A while back, I wrote an answer to a forum question on how to calculate the overall intensity (magnitude) of a joystick axis... 6 years after the question was asked. Yeah, I'm one of those, sorry. This is a copy of that post for my own records, in case that answer ever goes away. Hopefully it's helpful to you as well!

I decided to answer this question because I was looking for the answer myself, not for a Unity project but for a project in JS. I figured the Unity forums would be a pretty good knowledge source for joystick-related issues, so I happily clicked that search result. Unfortunately, the two existing answers (including the accepted one) were wrong. Worse still, when I read them, I knew exactly what those felt like in videogames (games where your fastest movement speed is when you are moving at a 45° angle). Anyways, here's my answer:

My answer

In order to do this right, you have to normalise against the maximum possible magnitude for that angle. If you just clamp the magnitude of the vector to [0, 1], then you only have to move Mathf.Sqrt(magnitude) in any diagonal direction to get the same normalised magnitude as moving magnitude in a horizontal or vertical direction. You run into the opposite problem if you just take the max of the 2 magnitudes, where diagonals are underrepresented instead of overrepresented.

The code (C#, using Unity's Vector2 and Mathf)

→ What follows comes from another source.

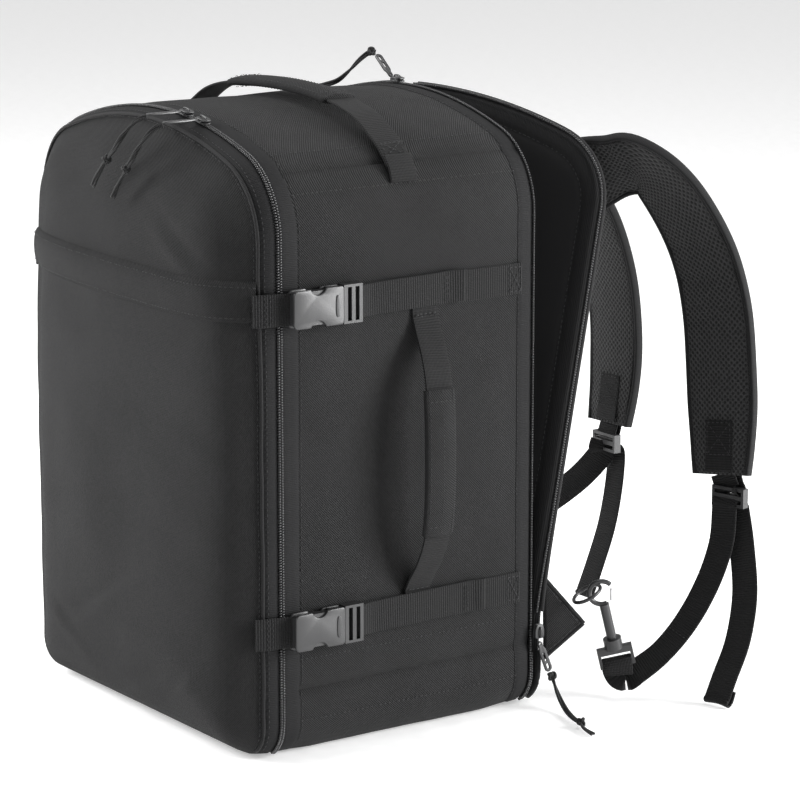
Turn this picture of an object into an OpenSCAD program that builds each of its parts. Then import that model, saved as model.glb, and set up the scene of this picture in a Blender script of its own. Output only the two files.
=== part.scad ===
// Clamshell travel backpack: soft shell, front lid, laptop flap, harness and hardware.
// Origin at the centre of the base, +Z up, -Y to the front lid, +X to the side with the handle.

/* [Body] */
// Width of the body across the front
body_w = 330; // [310:1:350]
// Height of the body at the middle of its crowned top
body_h = 487; // [475:1:500]
// Depth of the main body between the front and rear zips
body_d = 240; // [220:1:260]
// Rise of the top from its corners to its middle
crown = 21; // [14:1:26]
// Radius of the top corners
top_r = 62; // [50:1:70]
// Radius of the bottom corners
base_r = 30; // [20:1:36]
// Thickness of the padded fabric walls
wall = 5; // [4:0.5:7]

/* [Front lid] */
// Depth of the lid from its zip to its front
lid_d = 48; // [42:1:54]
// Height of the upper seam of the band across the lid
band_top = 375; // [365:1:385]
// Height of the band across the lid
band_h = 28; // [22:1:34]

/* [Laptop flap] */
// Thickness of the padded back panel and its flap
panel_t = 12; // [10:1:14]
// How far the flap stands open at rest
flap_open = 38; // [36:1:40]

/* [Straps] */
// Width of the webbing
webbing_w = 25; // [24:0.5:26]
// Thickness of the webbing
webbing_t = 1.8; // [1.4:0.1:2]
// Width of the shoulder pads
pad_w = 66; // [60:1:70]
// Thickness of the shoulder pads
pad_t = 11; // [9:0.5:12]
// Height of the upper compression straps
upper_strap_z = 355; // [350:1:360]
// Height of the lower compression straps
lower_strap_z = 104; // [98:1:110]

/* [Cords] */
// Width of a doubled pull cord
cord_d = 4.4; // [4:0.1:5]

/* [Hidden] */

half_w = body_w / 2;
front_y = -body_d / 2;
rear_y = body_d / 2;
corner_turn = 72;
shoulder_z = body_h - crown - top_r * sin(corner_turn);
seam_top = 452;
seam_base = 54;
part_gap = 0.5;
charcoal = "#2a2a2c";
trim_black = "#18181a";
plastic_black = "#1e1e20";
steel_grey = "#8c8c90";

// ---- helper functions ----
function unit(v) = v / norm(v);
function last(list) = list[len(list) - 1];
function mirrored(points) = [for (p = points) [-p[0], p[1], p[2]]];

// Half outline of the front view, from the base to the middle of the top.
function half_outline(inset, steps = 8) =
    let (w = half_w - inset, rt = top_r - inset, rb = base_r - inset, turn = corner_turn,
         crown_x = w - rt + rt * cos(turn), crown_z = shoulder_z + rt * sin(turn))
    concat(
        [for (i = [0:steps]) let (a = -90 + 90 * i / steps)
            [w - rb + rb * cos(a), inset + rb + rb * sin(a)]],
        [for (i = [0:steps]) let (a = turn * i / steps)
            [w - rt + rt * cos(a), shoulder_z + rt * sin(a)]],
        [for (i = [1:steps]) let (x = crown_x * (1 - i / steps))
            [x, body_h - inset - (body_h - inset - crown_z) * pow(x / crown_x, 2)]]);
function outline(inset) =
    let (half = half_outline(inset), n = len(half))
    concat(half, [for (i = [2:n]) [-half[n - i][0], half[n - i][1]]]);

// A smooth curve through hand-chosen points, as a Catmull-Rom spline.
function spline_point(p0, p1, p2, p3, t) =
    0.5 * (2 * p1 + (p2 - p0) * t + (2 * p0 - 5 * p1 + 4 * p2 - p3) * t * t
           + (3 * p1 - p0 - 3 * p2 + p3) * t * t * t);
function curve(points, steps = 4) =
    let (n = len(points))
    concat([for (i = [0:n - 2], k = [0:steps - 1])
        spline_point(points[max(i - 1, 0)], points[i], points[i + 1],
                     points[min(i + 2, n - 1)], k / steps)], [last(points)]);
function tangent(path, i) = unit(path[min(i + 1, len(path) - 1)] - path[max(i - 1, 0)]);

// Faces of a closed sweep made of rings of k points.
function sweep_faces(rings, k) = concat(
    [for (j = [1:k - 2]) [0, j + 1, j]],
    [for (i = [0:rings - 2], j = [0:k - 1])
        let (a = i * k + j, b = i * k + (j + 1) % k)
        each [[a, b, b + k], [a, b + k, a + k]]],
    [for (j = [1:k - 2]) let (a = (rings - 1) * k) [a, a + j, a + j + 1]]);

// A flat band of the given width and thickness along a path; across gives its width direction.
module band(path, across, w, t) {
    n = len(path);
    points = [for (i = [0:n - 1])
        let (along = tangent(path, i), side_raw = across[min(i, len(across) - 1)],
             side = unit(side_raw - (side_raw * along) * along), up = cross(along, side))
        each [path[i] - side * w / 2 - up * t / 2, path[i] + side * w / 2 - up * t / 2,
              path[i] + side * w / 2 + up * t / 2, path[i] - side * w / 2 + up * t / 2]];
    polyhedron(points = points, faces = sweep_faces(n, 4));
}

// A round tube along a path.
module tube(path, d, sides = 8) {
    n = len(path);
    points = [for (i = [0:n - 1])
        let (along = tangent(path, i), side = unit(cross(along, [0.31, 0.12, 0.94])),
             up = cross(along, side))
        for (j = [0:sides - 1]) let (a = 360 * j / sides)
            path[i] + d / 2 * (cos(a) * side + sin(a) * up)];
    polyhedron(points = points, faces = sweep_faces(n, sides));
}

// An upright plate of a front-view outline from y0 to y1.
module slab(y0, y1) {
    translate([0, y1, 0]) rotate([90, 0, 0]) linear_extrude(y1 - y0) children();
}
module rim(inset, thick) {
    difference() {
        polygon(outline(inset));
        polygon(outline(inset + thick));
    }
}
module zone(x0, x1, z0, z1) {
    translate([x0, z0]) square([x1 - x0, z1 - z0]);
}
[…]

    Vector2 vector = new Vector2(

    float angle = Mathf.Atan2(vector.x, vector.y);
    float maxMagnitude = Mathf.Abs(vector.x) > Mathf.Abs(vector.y)
      ? 1 / Mathf.Sin(angle)
      : 1 / Mathf.Cos(angle);
    float magnitude = abs(vector.magnitude / maxMagnitude);

The code above is C# and Unity specific, but it's pretty easy to adapt for any environment/language that has basic floating-point or decimal math functions and where the joystick input is 2 separate axes, each in the range of [-1, 1]. Since I was looking for a JS answer, it would be rude of me not to include my JS solution:

    function vectorFromJoystick({ x, y }) {
      const direction = Math.atan2(y, x);
      const directionAbsolute = direction < 0
        ? TAU + direction
        : direction;

      const rawMagnitude = Math.sqrt(x ** 2 + y ** 2);
      const maxMagnitude = Math.abs(x) > Math.abs(y)
        ? 1 / Math.sin(direction)
        : 1 / Math.cos(direction);
      const magnitude = rawMagnitude / Math.abs(maxMagnitude);

      return { direction, directionAbsolute, magnitude };

I had some additional requirements/concerns with this that came out of how JS's built-in Math functions work. Math.atan2 returns a number in the range [-π, π]. I added directionAbsolute which converts that to its [0, 2π] unit circle equivalent. That might be an issue with the C# code as well, as I did not test that as heavily as the JS one.

The explanation

unit circle with enclosing rectangle and 2 sample points

The circle here is the unit circle, and the enclosing square encloses all possible {x,y} values that can be given back by a joystick. The orange and pink dots are 2 example positions of the joystick, which fall into the 2 separate pink and orange tinted parts of the graph respectively. These tinted areas represent the 2 different cases that are handled by the ternary in the code above — more on that later.

The fundamental problem is that the magnitude coming out of the vector is relative to that outer square, but you want the magnitude relative to the unit circle, so that it is always in the range [0, 1]. You also want it to stay proportional no matter where the joystick is, so if the joystick's current values fall outside of the unit circle (e.g. { x: 0.9, y: 0.9 }) the output magnitude should be almost but not quite 100%, because the user isn't actually pushing the joystick full-speed-ahead in that direction.

The solution is pretty straightforward: we take the vector's value and divide it by the maximum possible magnitude at that angle. In the diagram, the vector's value is the solid coloured line, and the maximum possible magnitude is that plus the dotted line extending all the way to the edge of the square.

Like I said before, there are 2 cases. Both are gonna use some trig to calculate the maximum possible lengths, taking advantage of the fact that we're working with right triangles.

The pink case

Looking at the diagram, we know θ1 (the angle) and the length of the adjacent side from that corner (that pink 1). We want to find h1, which is the maximum possible magnitude at that angle. Referring to your trigonometric ratios (or wikipedia if you're like me and forgot them all) you'll see that the cosine of an angle θ is the ratio between the adjacent side and the hypotenuse, so we can use that to calculate the length of the hypotenuse. The formula is:

    cos(θ1) = adjacent / hypotenuse = 1 / h1
Solving for h1, we get:
    h1 = 1 / cos(θ1)

The orange case

The problem we're solving is exactly the same here: how long is the hypotenuse (`h2` in this case). However, the 1-length side is now opposite θ2 instead of adjacent to it (you can see this side in faint dotted orange). No problem, as sine is the ratio between the opposite and hypotenuse.

    sin(θ2) = opposite / hypotenuse = 1 / h2
again, solving for h2 this time:
    h2 = 1 / sin(θ2)